Has anyone dealt with this situation at the junior level? 

 

I had this experience at a more senior level because the company was limited in deal flow due to a number of self-imposed restrictions. Use the time to a) learn as much as you can, b) try your hand at assembling your own deal, and c) look for another job. Chances are it won’t improve and sitting at your desk doing nothing for days on end will depress you.

 

How long has this been happening? Give it some time and look at the greater business. How busy are you guys? Where does your role fit in the organization? Are you in a lull due to the current business / cycle and where your company’s projects are?  If it is a lull, just relax, unless it’s going to be a 2 year lull type of thing. Try to take a 30,000 foot view to understand what’s going on. 

 

We are definitely in between projects. A lot of our projects are 90% complete or are in lease-up right now (we're multifamily). Phase 2 of our 4 phase mixed use development just started. We are looking at some new deals opportunities now, we signed an LOI and are towards the end of due diligence in one deal and about to send an LOI out on an off market deal- both projects are 350+ units. 

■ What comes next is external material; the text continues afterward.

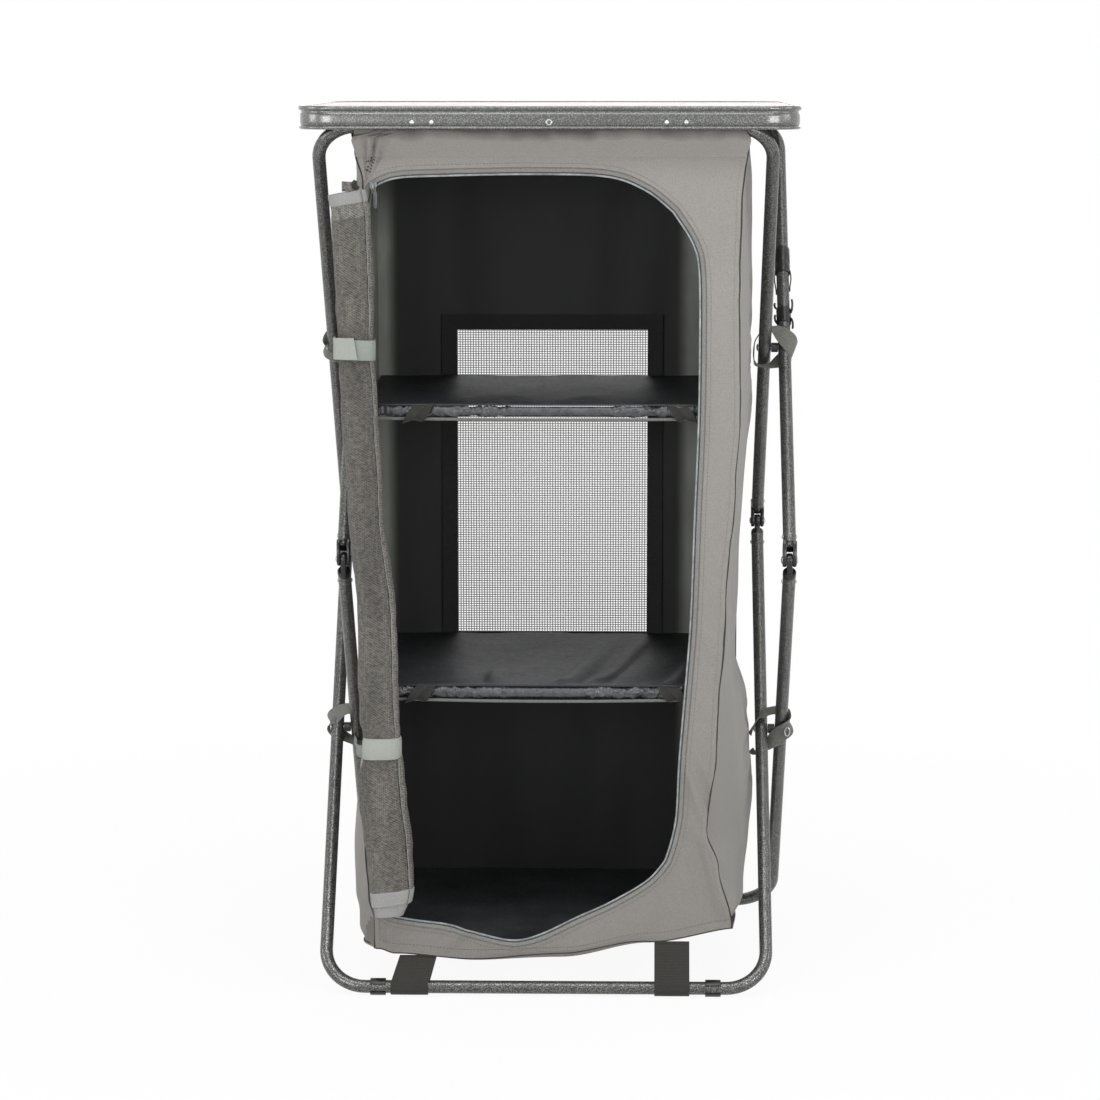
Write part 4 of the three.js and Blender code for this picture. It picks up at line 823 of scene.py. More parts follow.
def tabletop():
    low, high = RIM_BOTTOM, TOP
    ledge = TOP - 1.2 - 9 - .3
    half = [k * pi / 10 - pi / 2 for k in range(11)]
    profile = [(2.2 * cos(a), low + 2.1 + 2.1 * sin(a)) for a in half]
    profile += [(.1, low + 4.6), (.8, low + 5.6), (1.1, low + 9), (1.1, high - 12), (.8, high - 9.4),
                (0, high - 8.2), (-.2, high - 6.6), (.2, high - 5.9)]
    profile += [(1 + 2 * cos(a), high - 2.9 + 2.9 * sin(a)) for a in half]
    profile += [(-1.4, high), (-2, high - .5), (-2, ledge), (-9, ledge), (-9, ledge - 2), (-2, ledge - 2), (-2, low)]
    ring = round_outline(594, 494, 42)
    s = Shape().grid([[p + d * r + vec(0, 0, h) for p, d in ring] for r, h in profile + [profile[0]]], 0, False, True)
    s.make("top_rim", "rim", "tabletop", "rim", "tabletop_rim")
    ring = [(p.x, p.y) for p, _ in round_outline(589.2, 489.2, 39.6)]
    Shape().plate(ring, vec, high - 10.2, high - 1.2, .5).make("top_board", "board", "tabletop", "board",
                                                               "tabletop_board")
    z = (low + ledge) / 2
    for k, x in enumerate((-162, -139, 139, 162)):
        s = Shape().lathe([(.05, 1.9), (1.4, 1.8), (2.5, 1.2), (3.1, .3), (3.1, -.3)], (x, -248.4, z), (0, -1, 0))
        s.make(f"rim_rivet_{k + 1}", "steel", "tabletop", "steel")
    s = Shape().lathe([(1.7, -2.4), (1.7, .9), (2.2, 1.6), (3.2, 1.7), (4, 1.1), (4.3, .2), (4.3, -.2)],
                      (0, -247.9, z), (0, -1, 0), 28)
    s.make("rim_hole_ring", "steel", "tabletop", "steel", "rim_eyelet")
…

I definitely think there is a little bit of a lull but the main people I work with still seem busy. I'm the only young analyst at my company, so there's no one else my level who would take my share of work. 

 

Not sure the structure of your office, but if there is someone who is more or less your "direct manager," I would try and get a feel for their day to day, and find different things they are working on and ask if you can specifically shadow them while they do those tasks. This will allow you to learn how to do said task, and once you get a feel for it they may be more willing to pass the work off to you.

 

I had this exact same issue and recently switched jobs largely because of it. I was on the acquisitions / leasing team but also did AM & a little bit of development work

Things I tried: market research (new cities / opportunities, potential tenants, any trends in the market, etc.) and asking around if people need help (largely resulted in 1-3 hours of pointless work that no one ever looked at).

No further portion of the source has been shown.